Now, substitute these values in \[\dfrac{d}{dx}\left[ f\left( g\left( h\left( x \right) \right) \right) \right]={f}'\left( g\left( h\left( x \right) \right) \right){g}'\left( h\left( x \right) \right){h}'\left( x \right)\], we get
\[\dfrac{d}{dx}\left( {{\sin }^{2}}\left( 2x+3 \right) \right)=2\sin \left( 2x+3 \right)\times \cos \left( 2x+3 \right)\times 2\]
We know that \[\sin A+\cos A=\sin 2A\]. Using this trigonometric identity, we get
\[\dfrac{d}{dx}\left( {{\sin }^{2}}\left( 2x+3 \right) \right)=2\sin 2\left( 2x+3 \right)\]
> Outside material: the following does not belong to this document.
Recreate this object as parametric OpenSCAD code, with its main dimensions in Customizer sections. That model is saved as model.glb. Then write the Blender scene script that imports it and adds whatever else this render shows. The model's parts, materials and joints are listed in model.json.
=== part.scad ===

Therefore, the derivative of \[{{\sin }^{2}}\left( 2x+3 \right)\] is \[2\sin 2\left( 2x+3 \right)\].

Note: We can also solve this question by not substituting as f(g(h(x))), g(h(x)) and h(x). We should know the derivative of trigonometric functions to solve this type of question. Also, we should know some trigonometric identities to simplify the given function and the final answer. We should not make calculation mistakes based on sign conventions, if any.